ABU DHABI, Feb 10 (WAM/APP): The Global Institute for Disease Elimination (GLIDE) on Tuesday announced the winners of its Falcon Awards for Disease Elimination Integration Edit, recognising 14 organisations advancing innovative research and advocacy to accelerate progress toward infectious disease elimination through integrated approaches.
Selected from a highly competitive global pool, the 14 winning projects form a single, yet diverse cohort spanning Africa, the Middle East, and the Americas. Together, they represent a collective commitment to breaking down siloes across disease programmes and strengthening how research, policy, advocacy, and implementation intersect to accelerate disease elimination.

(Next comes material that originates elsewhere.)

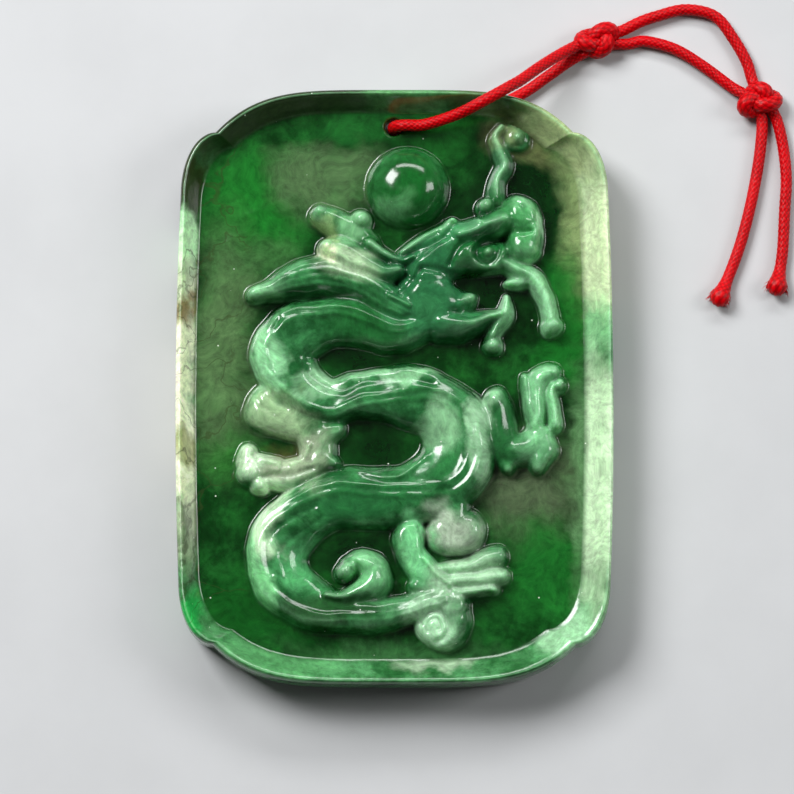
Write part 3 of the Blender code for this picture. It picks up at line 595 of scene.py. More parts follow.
def blurred(height, spread):
    # Softened by a bell of that spread, in millimetres
    reach = max(1, math.ceil(3 * spread / sheet["cell"]))
    weights = np.exp(-0.5 * (np.arange(-reach, reach + 1) * sheet["cell"] / spread) ** 2)
    weights /= weights.sum()
    for axis in (0, 1):
        pad = [(reach, reach) if axis == other else (0, 0) for other in (0, 1)]
        padded = np.pad(height, pad, mode="edge")
        size = height.shape[axis]
        height = sum(weight * np.take(padded, np.arange(k, k + size), axis=axis)
                     for k, weight in enumerate(weights))
    return height


def sheetValue(values, places):
    # The sheet read between its cells
    column = np.clip((places[:, 0] - sheetX[0]) / sheet["cell"], 0, len(sheetX) - 1.001)
    row = np.clip((places[:, 1] - sheetY[0]) / sheet["cell"], 0, len(sheetY) - 1.001)
    i, j = column.astype(int), row.astype(int)
    u, v = column - i, row - j
    return ((values[j, i] * (1 - u) + values[j, i + 1] * u) * (1 - v)
            + (values[j + 1, i] * (1 - u) + values[j + 1, i + 1] * u) * v)


handWork = {"wall": 0.62, "wander": 0.16, "fineWander": 0.035, "level": 0.05, "ridgeWidth": 0.10,
            "ridgeRise": 0.24, "ridgeSwing": 2.4, "combPower": 0.7, "leastRise": 0.1, "grooveFall": 1.4}


def handWorked(height):
    # A hand's unevenness: the edges wander a little and the tops aren't quite level
    x, y = np.meshgrid(sheetX, sheetY)
    wanderX = (handWork["wander"] * np.sin(0.7 * y + 1.1 * np.sin(0.5 * x))
               + handWork["fineWander"] * np.sin(2.3 * y - 1.4 * x))
    wanderY = (handWork["wander"] * np.sin(0.8 * x + 1.2 * np.sin(0.4 * y) + 2.0)
               + handWork["fineWander"] * np.sin(2.1 * x + 1.5 * y))
    pearlX, pearlY, pearlRadius = pearl
    calm = np.clip(np.hypot(x - pearlX, y - pearlY) / pearlRadius - 1.1, 0.0, 1.0)
    moved = sheetValue(height, np.column_stack([(x + wanderX * calm).ravel(), (y + wanderY * calm).ravel()]))
    level = 1 + handWork["level"] * calm * np.sin(0.9 * x + 0.6 * y) * np.sin(0.8 * y - 0.5 * x + 1.0)
    return moved.reshape(height.shape) * level


def carvedSheet():
    height = np.zeros((len(sheetY), len(sheetX)))
    for one in carving:
        share, side, lean = tracePath(smoothRoute(one["route"], sheet["strokeStep"]) * stretch,
                                      sheet["strokeReach"])
        section = np.clip(1 - share ** one["fullness"], 0, 1) ** handWork["wall"]
        section *= 1 - one["dish"] * np.clip(1 - share ** 2, 0, 1)
        section *= 1 + one["keel"] * (0.5 - np.clip(share, 0, 1))
        rise = plaque["reliefRise"] * one["rise"] * section * (1 + lean * side)
        for ridge in one["ridges"]:
            off = side - handWork["ridgeSwing"] * lean - ridge
            swell = handWork["ridgeRise"] * np.exp(-(off / handWork["ridgeWidth"]) ** 2)
            rise += np.where(rise > 0, swell, 0)
        if one["strands"]:
            lobes = np.abs(np.sin(math.pi * one["strands"] * (side + 1) / 2)) ** handWork["combPower"]
            combed = np.maximum(rise - one["combing"] * (1 - lobes), handWork["leastRise"])
            rise = np.where(rise > 0, combed, rise)
        height = np.maximum(height, rise)
    height = blurred(height, sheet["softness"])
    for points, depth in lines:
        share, _, _ = tracePath(smoothRoute(points, sheet["lineStep"]) * stretch[:3], sheet["lineReach"])
        groove = depth * np.exp(-handWork["grooveFall"] * share ** 2)
        height = np.maximum(height - groove, np.minimum(height, 0.0)) if depth > 0 else height - groove
    return handWorked(height)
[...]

The Falcon Awards are designed to catalyse innovation and collaboration in disease elimination by supporting projects that demonstrate how integrated approaches across diseases, sectors, and systems can deliver greater impact, sustainability, and resilience.
The Integration Edit places a deliberate emphasis on bridging research and advocacy, strengthening surveillance and diagnostics, advancing vector control, and embedding elimination efforts within national health systems.
“The Falcon Awards catalyse evidence-driven action to advance disease elimination through integrated, real-world solutions,” said Dr Farida Al Hosani, CEO of GLIDE. “This cohort reflects the power of collaboration across borders and disease areas, and the critical role of locally-grounded leadership in driving sustainable progress.”
Throughout the duration of the projects, GLIDE will work closely with each awardee to support project design, policy alignment, monitoring, and outcome dissemination. This collaborative model ensures that evidence generated through the Falcon Awards contributes to national, regional, and global elimination agendas.
This latest cohort includes a portfolio of advocacy-focused and research-driven initiatives, addressing malaria, lymphatic filariasis, onchocerciasis, polio, dengue, and other neglected tropical diseases. Projects range from AI-enabled multiplex diagnostics and integrated vector control to domestic financing advocacy and community-driven resilience models.
Collectively, the projects represent an investment envelope of approximately US$2.6 million. While diverse in geography and methodology, each project contributes to a shared objective: generating actionable evidence, strengthening policy and advocacy pathways, and accelerating progress toward elimination through integration.